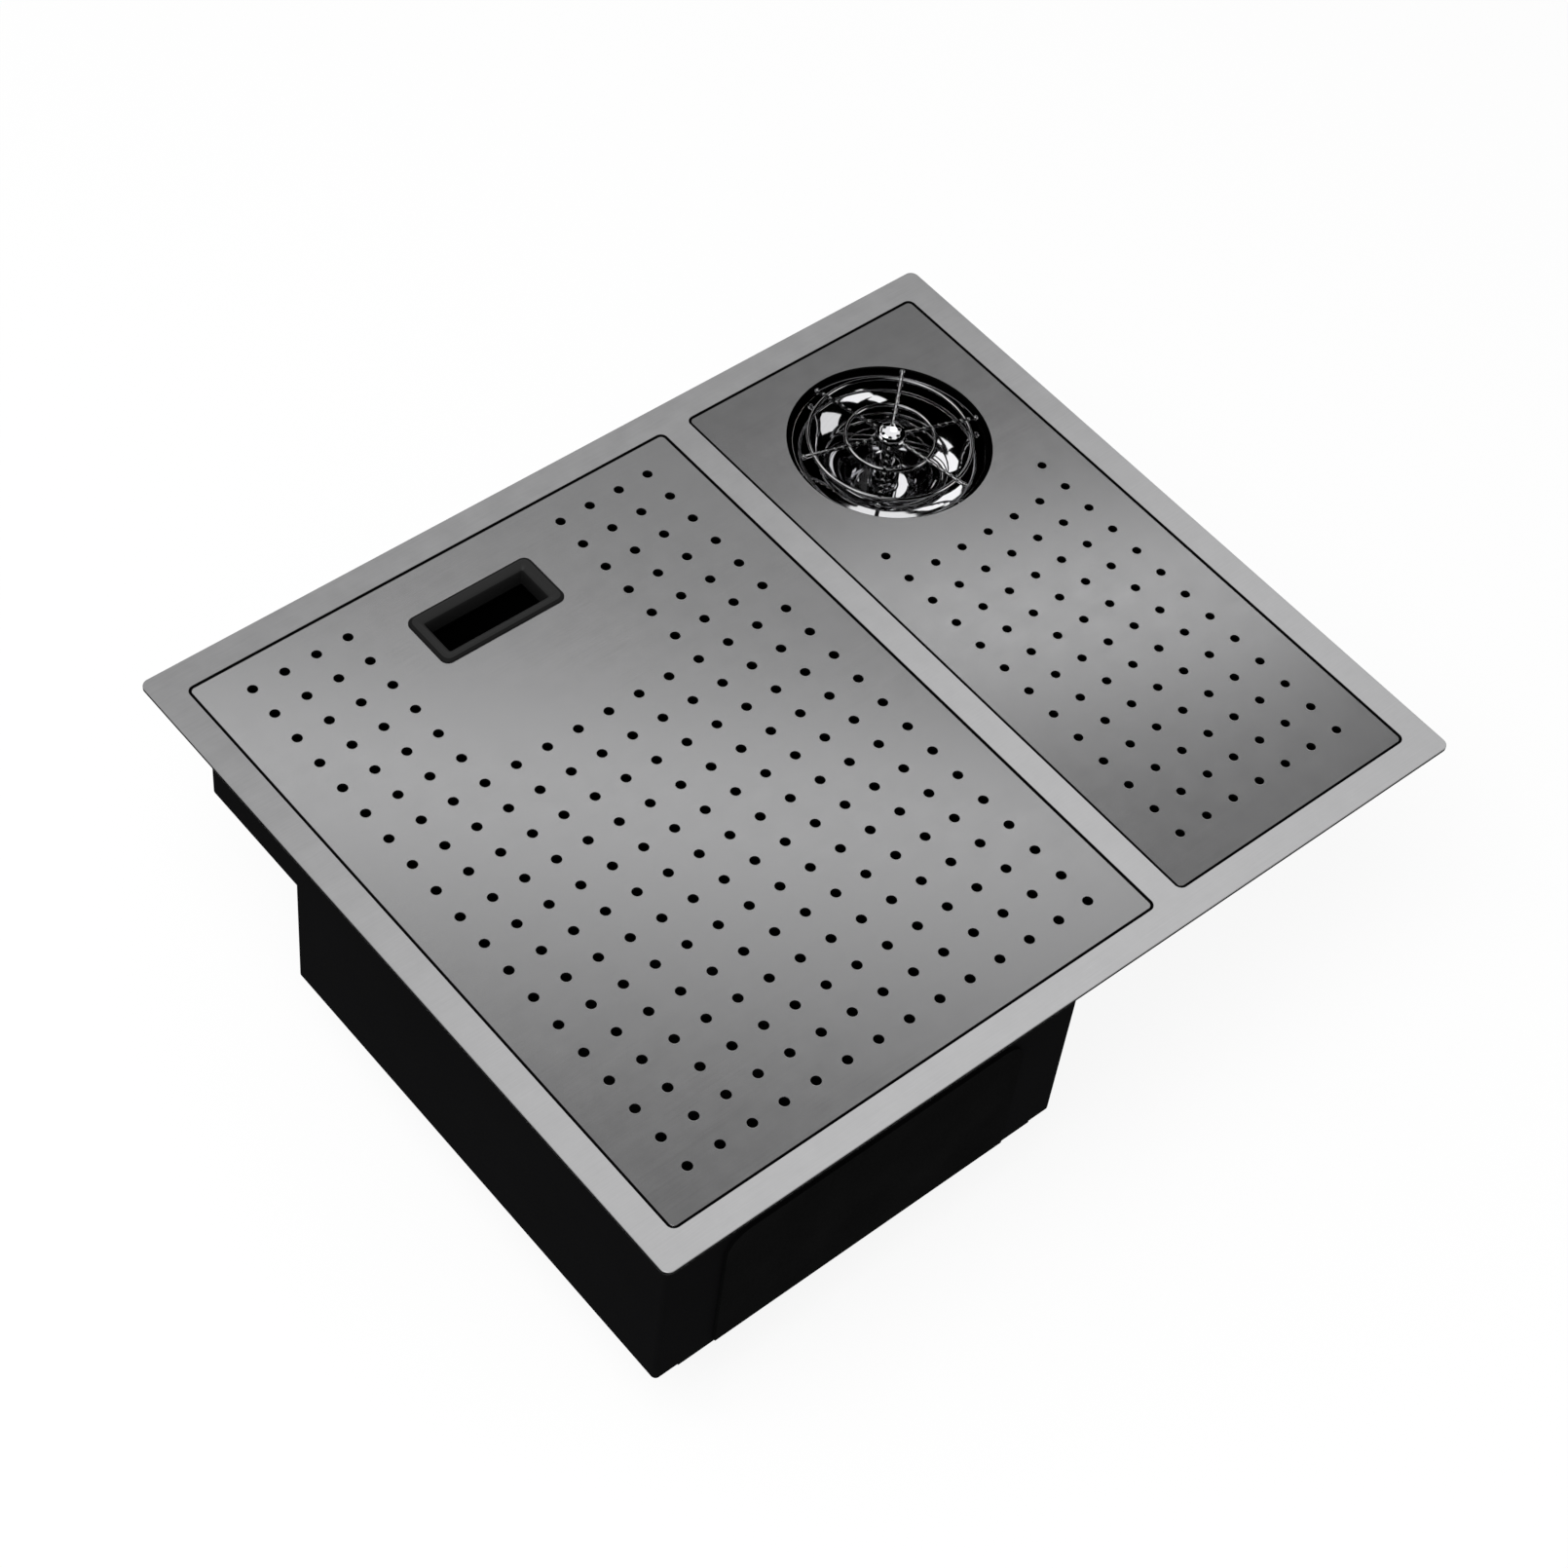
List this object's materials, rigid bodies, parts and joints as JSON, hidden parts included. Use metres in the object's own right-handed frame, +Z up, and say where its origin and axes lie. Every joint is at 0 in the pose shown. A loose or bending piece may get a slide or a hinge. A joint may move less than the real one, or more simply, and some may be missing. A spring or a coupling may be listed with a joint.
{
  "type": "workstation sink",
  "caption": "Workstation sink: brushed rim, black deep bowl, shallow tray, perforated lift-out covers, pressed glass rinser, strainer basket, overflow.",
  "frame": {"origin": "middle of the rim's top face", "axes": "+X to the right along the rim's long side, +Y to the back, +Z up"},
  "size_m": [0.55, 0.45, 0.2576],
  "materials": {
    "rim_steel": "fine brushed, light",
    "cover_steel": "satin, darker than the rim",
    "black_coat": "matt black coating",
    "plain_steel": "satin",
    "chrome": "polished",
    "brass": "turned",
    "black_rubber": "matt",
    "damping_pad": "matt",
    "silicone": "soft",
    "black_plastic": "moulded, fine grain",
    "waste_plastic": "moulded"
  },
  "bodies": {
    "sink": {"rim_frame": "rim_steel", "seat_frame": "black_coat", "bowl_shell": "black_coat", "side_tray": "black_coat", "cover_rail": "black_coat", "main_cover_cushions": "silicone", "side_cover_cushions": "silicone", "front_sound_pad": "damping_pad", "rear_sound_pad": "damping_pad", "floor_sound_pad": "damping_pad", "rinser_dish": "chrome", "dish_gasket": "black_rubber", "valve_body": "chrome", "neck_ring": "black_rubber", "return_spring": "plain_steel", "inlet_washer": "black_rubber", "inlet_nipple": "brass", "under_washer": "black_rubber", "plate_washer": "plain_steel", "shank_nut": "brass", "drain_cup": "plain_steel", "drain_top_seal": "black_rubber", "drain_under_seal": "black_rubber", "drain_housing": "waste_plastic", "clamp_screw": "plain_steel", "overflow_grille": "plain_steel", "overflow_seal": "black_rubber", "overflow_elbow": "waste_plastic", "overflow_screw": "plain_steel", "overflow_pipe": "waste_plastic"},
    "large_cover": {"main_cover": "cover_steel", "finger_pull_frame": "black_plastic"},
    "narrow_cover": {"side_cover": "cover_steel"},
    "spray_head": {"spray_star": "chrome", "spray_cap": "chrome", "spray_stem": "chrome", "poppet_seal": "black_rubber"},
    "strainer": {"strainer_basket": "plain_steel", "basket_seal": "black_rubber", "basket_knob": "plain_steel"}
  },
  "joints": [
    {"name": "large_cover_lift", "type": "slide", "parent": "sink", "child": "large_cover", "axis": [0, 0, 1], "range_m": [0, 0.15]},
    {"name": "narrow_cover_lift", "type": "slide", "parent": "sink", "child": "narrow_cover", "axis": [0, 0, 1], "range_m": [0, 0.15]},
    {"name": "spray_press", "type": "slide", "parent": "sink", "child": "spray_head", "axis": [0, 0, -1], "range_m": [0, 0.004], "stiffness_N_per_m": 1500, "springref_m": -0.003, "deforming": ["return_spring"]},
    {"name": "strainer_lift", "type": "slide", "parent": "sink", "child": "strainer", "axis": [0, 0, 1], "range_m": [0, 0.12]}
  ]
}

====================

(Task directions) Your task is to return the full listing exactly as it was given.

(Reply)
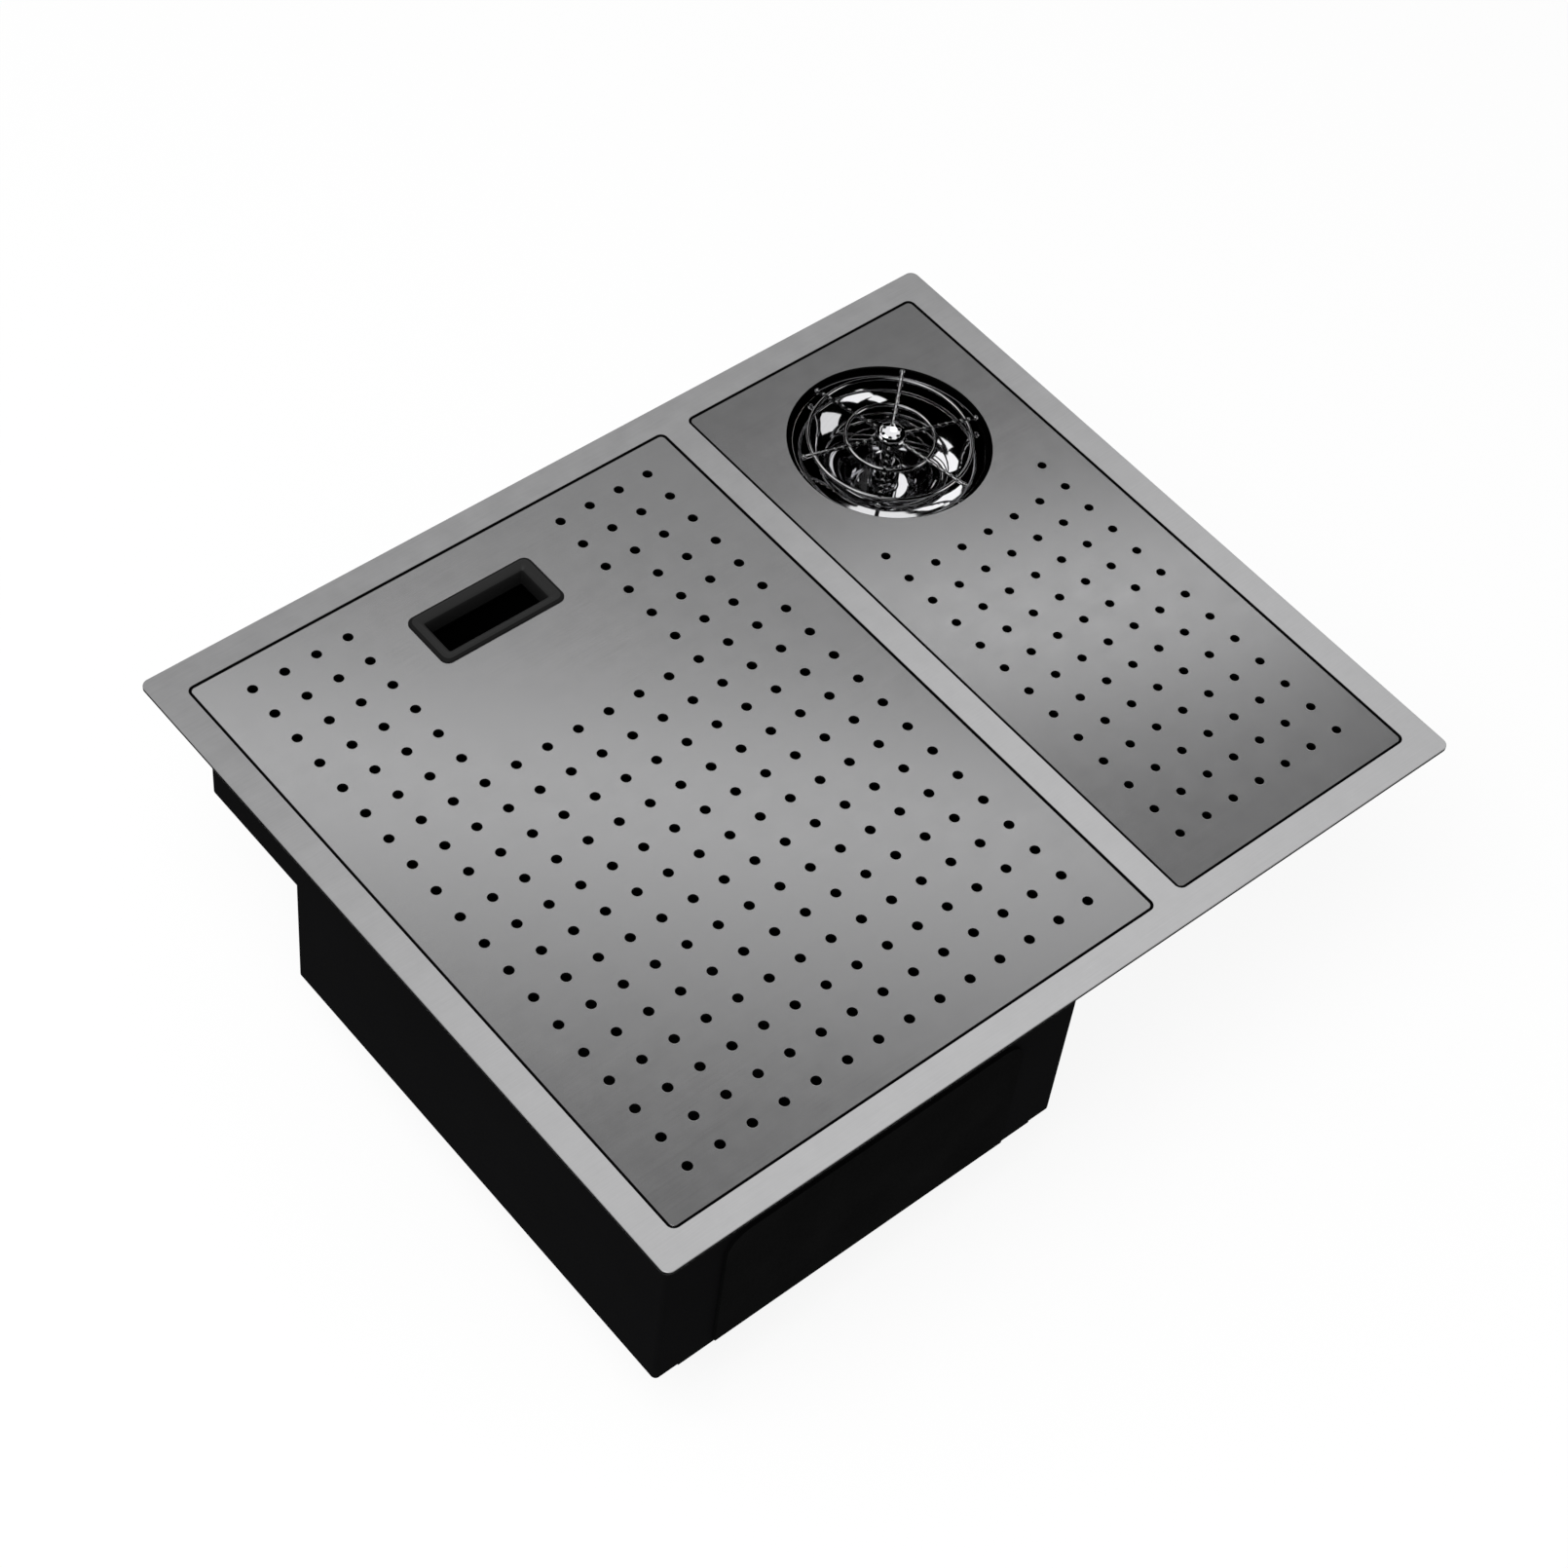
List this object's materials, rigid bodies, parts and joints as JSON, hidden parts included. Use metres in the object's own right-handed frame, +Z up, and say where its origin and axes lie. Every joint is at 0 in the pose shown. A loose or bending piece may get a slide or a hinge. A joint may move less than the real one, or more simply, and some may be missing. A spring or a coupling may be listed with a joint.
{
  "type": "workstation sink",
  "caption": "Workstation sink: brushed rim, black deep bowl, shallow tray, perforated lift-out covers, pressed glass rinser, strainer basket, overflow.",
  "frame": {"origin": "middle of the rim's top face", "axes": "+X to the right along the rim's long side, +Y to the back, +Z up"},
  "size_m": [0.55, 0.45, 0.2576],
  "materials": {
    "rim_steel": "fine brushed, light",
    "cover_steel": "satin, darker than the rim",
    "black_coat": "matt black coating",
    "plain_steel": "satin",
    "chrome": "polished",
    "brass": "turned",
    "black_rubber": "matt",
    "damping_pad": "matt",
    "silicone": "soft",
    "black_plastic": "moulded, fine grain",
    "waste_plastic": "moulded"
  },
  "bodies": {
    "sink": {"rim_frame": "rim_steel", "seat_frame": "black_coat", "bowl_shell": "black_coat", "side_tray": "black_coat", "cover_rail": "black_coat", "main_cover_cushions": "silicone", "side_cover_cushions": "silicone", "front_sound_pad": "damping_pad", "rear_sound_pad": "damping_pad", "floor_sound_pad": "damping_pad", "rinser_dish": "chrome", "dish_gasket": "black_rubber", "valve_body": "chrome", "neck_ring": "black_rubber", "return_spring": "plain_steel", "inlet_washer": "black_rubber", "inlet_nipple": "brass", "under_washer": "black_rubber", "plate_washer": "plain_steel", "shank_nut": "brass", "drain_cup": "plain_steel", "drain_top_seal": "black_rubber", "drain_under_seal": "black_rubber", "drain_housing": "waste_plastic", "clamp_screw": "plain_steel", "overflow_grille": "plain_steel", "overflow_seal": "black_rubber", "overflow_elbow": "waste_plastic", "overflow_screw": "plain_steel", "overflow_pipe": "waste_plastic"},
    "large_cover": {"main_cover": "cover_steel", "finger_pull_frame": "black_plastic"},
    "narrow_cover": {"side_cover": "cover_steel"},
    "spray_head": {"spray_star": "chrome", "spray_cap": "chrome", "spray_stem": "chrome", "poppet_seal": "black_rubber"},
    "strainer": {"strainer_basket": "plain_steel", "basket_seal": "black_rubber", "basket_knob": "plain_steel"}
  },
  "joints": [
    {"name": "large_cover_lift", "type": "slide", "parent": "sink", "child": "large_cover", "axis": [0, 0, 1], "range_m": [0, 0.15]},
    {"name": "narrow_cover_lift", "type": "slide", "parent": "sink", "child": "narrow_cover", "axis": [0, 0, 1], "range_m": [0, 0.15]},
    {"name": "spray_press", "type": "slide", "parent": "sink", "child": "spray_head", "axis": [0, 0, -1], "range_m": [0, 0.004], "stiffness_N_per_m": 1500, "springref_m": -0.003, "deforming": ["return_spring"]},
    {"name": "strainer_lift", "type": "slide", "parent": "sink", "child": "strainer", "axis": [0, 0, 1], "range_m": [0, 0.12]}
  ]
}